Texas became one of the first states in the U.S. to begin the slow and methodical process of restarting its economy by reopening its state parks to visitors on Monday.
It was all part of the multi-phased plan Texas Governor Greg Abbott unveiled in an address April 17 about the state’s economy.
Abbott’s plan, which came a day after state governors met with President Donald Trump in a video conference to discuss reopening guidelines, uses three executive orders to streamline the process.
The first of those executive orders established the governor’s Strike Force to Open Texas, composed of health care professionals, business leaders and political leaders who make recommendations that guide the reopening of all phases of the state’s economy and properly implement greater COVID-19 testing guidelines.
The two subsequent executive orders outlined which businesses or industries would reopen, the reopening process through the first week of May, and the directions for hospitals and health care professionals in dealing with containing COVID-19.
According to the Texas Department of Health and Human Services, 18,923 people have tested positive for COVID-19, resulting in nearly 500 deaths and 5,334 patient recoveries—the second most recoveries in the U.S., according to Abbott.

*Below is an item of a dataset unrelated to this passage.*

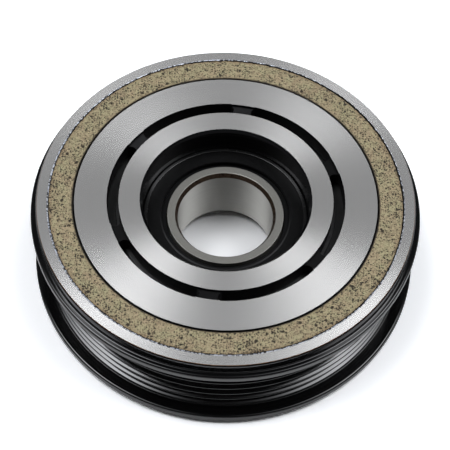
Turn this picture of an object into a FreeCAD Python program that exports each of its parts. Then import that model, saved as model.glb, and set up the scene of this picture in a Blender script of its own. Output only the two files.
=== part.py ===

“We are beginning to see glimmers that the worst of COVID-19 may soon be behind us,” he said. “The number of infections and hospitalizations is beginning to level off.”
Many of the state’s urban areas have been among the hardest hit in Texas, with Houston recording the most coronavirus cases, with 4,653 confirmed COVID-19 cases as of April 19.
However, with continued social distancing practices, increases testing capabilities, and better public sanitation standards in place, Abbott said the state was ready to begin reopening the economy and returning Texans to the workforce in three careful phases.
The first phase of reopening involved the reopening of state parks on Monday and requires visitors to wear a face mask and maintain social distancing outside their own party, which is limited to five people.
Retailers in Texas are also advised to implement their own curbside delivery or home delivery service by April 24, which should pose a minimal public health risk.
The services, which Abbott referred to as the Retail-to-Go model, would require all retail employees to be screened for coronavirus, trained on proper hygiene, trained on the proper use of social distancing practices, which will include wearing face masks when dealing with the public.
The first phase of reopening also ushered in the closure of public and private school campuses statewide for the remainder of the school year, as well as the closure of all public and private college and university campuses.
Abbott said the Texas Education Agency would provide more guidance to school districts about high school graduation ceremonies this summer, and a timetable for the eventual return to campuses for the start of the fall semester.
Abbott said more openings would be announced on April 27, and again in early May if medical advisers determine COVID-19 infection rate is declining, hospital capacity is still readily available, and there’s evidence that testing is helping to contain the spread of COVID-19.
The second phase of reopening will target hospitals and doctor’s offices to ensure there are enough medical resources and personnel to treat coronavirus patients, and also loosens requirements for surgeries or diagnostic tests.
“By coming together, we can get Texans back to work, practice safe standards that will prevent the spread of COVID-19, and we can overcome this pandemic,” Abbott said.